# [Exercise aim]
Every line must be returned precisely as it is written.

++++++++

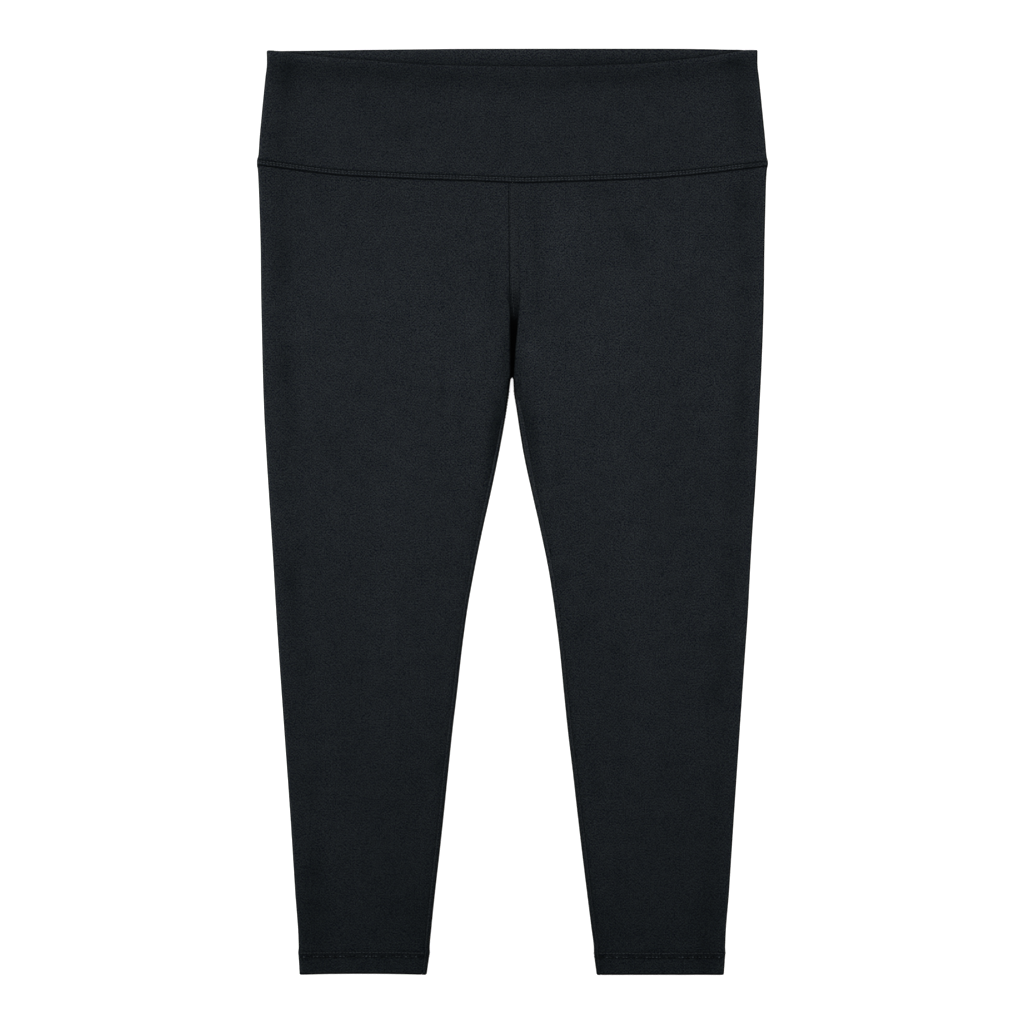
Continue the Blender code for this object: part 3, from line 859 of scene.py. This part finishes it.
def rounded_edge(distance, wall):
    """Half thickness of a wall at this distance from a folded edge."""
    reach = np.clip(distance / (wall / 2), 0, 1)
    return np.maximum(wall / 2 * np.sqrt(1 - (1 - reach) ** 2), FOLDED_EDGE / 2)


def waist_bow(x, amount):
    """How far the waist seam lies below its ends."""
    return amount * np.clip(1 - (x / WIDEST) ** 2, 0, 1)


def front_waist_line(x):
    return waist_bow(x, FRONT_SEAM_SAG) - WAIST_LINE.at("lift", x)


def hem_lift(side, width):
    """How far a hem is drawn up, and that of the right leg arches in its middle."""
    return HEM_LIFT[side] + HEM_ARCH[side] * np.clip(1 - (2 * width - 1) ** 2, 0, 1)


# ---- shells ----
def between(keys, place):
    """Which two keys a place lies between, and what share of the way."""
    k = int(np.clip(np.searchsorted(keys, place) - 1, 0, len(keys) - 2))
    return k, (place - keys[k]) / (keys[k + 1] - keys[k])


class Shell:
    """Outer and inner grids of points of one piece of cloth, a row for each level."""

    def __init__(self, levels):
        """From the row, columns, outer and inner points and painted light and tone of each
        level.
        """
        self.rows, self.columns, self.outer, self.inner, self.painted_light_and_tone = map(np.array, zip(*levels))
        # The cloth unrolls from a column near the middle of its front.
        start, following = self.outer[:, UNROLL_FROM, :1], self.outer[:, UNROLL_FROM + 1, :1]
        beside = self.columns - self.columns[:, UNROLL_FROM, None]
        self.unrolled = start + np.sign(following - start) * beside
        normals = np.cross(np.gradient(self.outer, axis=1), np.gradient(self.outer, axis=0))
        normals /= np.linalg.norm(normals, axis=2, keepdims=True)
        facing = np.einsum("ijk,ijk->", normals, self.outer - self.inner)
        self.normals = normals if facing > 0 else -normals

    def ends(self, row):
        """Distances along the cloth at which it ends, at rows."""
        return np.interp(row, self.rows, self.columns[:, -1])

    def read(self, row, distance):
        """Points, normals and painted light and tone of the outer face at rows and distances
        along the cloth.
        """
        row, distance = np.broadcast_arrays(np.asarray(row, float), distance)
        found = np.empty(row.shape + (7,))
        values = np.concatenate([self.outer, self.normals, self.painted_light_and_tone[..., None]], axis=2)
        for place in np.ndindex(row.shape):
            k, t = between(self.rows, row[place])
            ends = []
            for level in (k, k + 1):
                c, s = between(self.columns[level], distance[place])
                ends.append(values[level, c] * (1 - s) + values[level, c + 1] * s)
            found[place] = ends[0] * (1 - t) + ends[1] * t
        return found[..., :3], found[..., 3:6], found[..., 6]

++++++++

# [Complete response]
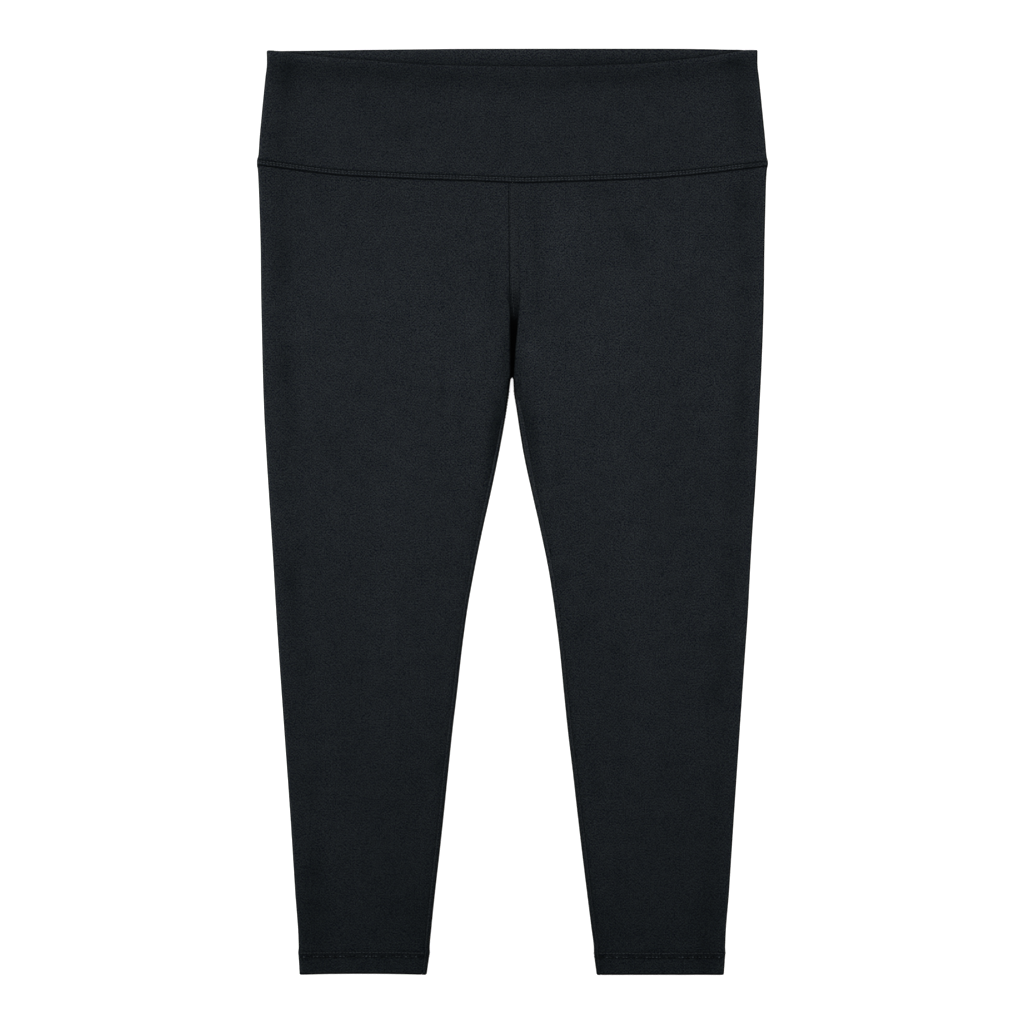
Continue the Blender code for this object: part 3, from line 859 of scene.py. This part finishes it.
def rounded_edge(distance, wall):
    """Half thickness of a wall at this distance from a folded edge."""
    reach = np.clip(distance / (wall / 2), 0, 1)
    return np.maximum(wall / 2 * np.sqrt(1 - (1 - reach) ** 2), FOLDED_EDGE / 2)


def waist_bow(x, amount):
    """How far the waist seam lies below its ends."""
    return amount * np.clip(1 - (x / WIDEST) ** 2, 0, 1)


def front_waist_line(x):
    return waist_bow(x, FRONT_SEAM_SAG) - WAIST_LINE.at("lift", x)


def hem_lift(side, width):
    """How far a hem is drawn up, and that of the right leg arches in its middle."""
    return HEM_LIFT[side] + HEM_ARCH[side] * np.clip(1 - (2 * width - 1) ** 2, 0, 1)


# ---- shells ----
def between(keys, place):
    """Which two keys a place lies between, and what share of the way."""
    k = int(np.clip(np.searchsorted(keys, place) - 1, 0, len(keys) - 2))
    return k, (place - keys[k]) / (keys[k + 1] - keys[k])


class Shell:
    """Outer and inner grids of points of one piece of cloth, a row for each level."""

    def __init__(self, levels):
        """From the row, columns, outer and inner points and painted light and tone of each
        level.
        """
        self.rows, self.columns, self.outer, self.inner, self.painted_light_and_tone = map(np.array, zip(*levels))
        # The cloth unrolls from a column near the middle of its front.
        start, following = self.outer[:, UNROLL_FROM, :1], self.outer[:, UNROLL_FROM + 1, :1]
        beside = self.columns - self.columns[:, UNROLL_FROM, None]
        self.unrolled = start + np.sign(following - start) * beside
        normals = np.cross(np.gradient(self.outer, axis=1), np.gradient(self.outer, axis=0))
        normals /= np.linalg.norm(normals, axis=2, keepdims=True)
        facing = np.einsum("ijk,ijk->", normals, self.outer - self.inner)
        self.normals = normals if facing > 0 else -normals

    def ends(self, row):
        """Distances along the cloth at which it ends, at rows."""
        return np.interp(row, self.rows, self.columns[:, -1])

    def read(self, row, distance):
        """Points, normals and painted light and tone of the outer face at rows and distances
        along the cloth.
        """
        row, distance = np.broadcast_arrays(np.asarray(row, float), distance)
        found = np.empty(row.shape + (7,))
        values = np.concatenate([self.outer, self.normals, self.painted_light_and_tone[..., None]], axis=2)
        for place in np.ndindex(row.shape):
            k, t = between(self.rows, row[place])
            ends = []
            for level in (k, k + 1):
                c, s = between(self.columns[level], distance[place])
                ends.append(values[level, c] * (1 - s) + values[level, c + 1] * s)
            found[place] = ends[0] * (1 - t) + ends[1] * t
        return found[..., :3], found[..., 3:6], found[..., 6]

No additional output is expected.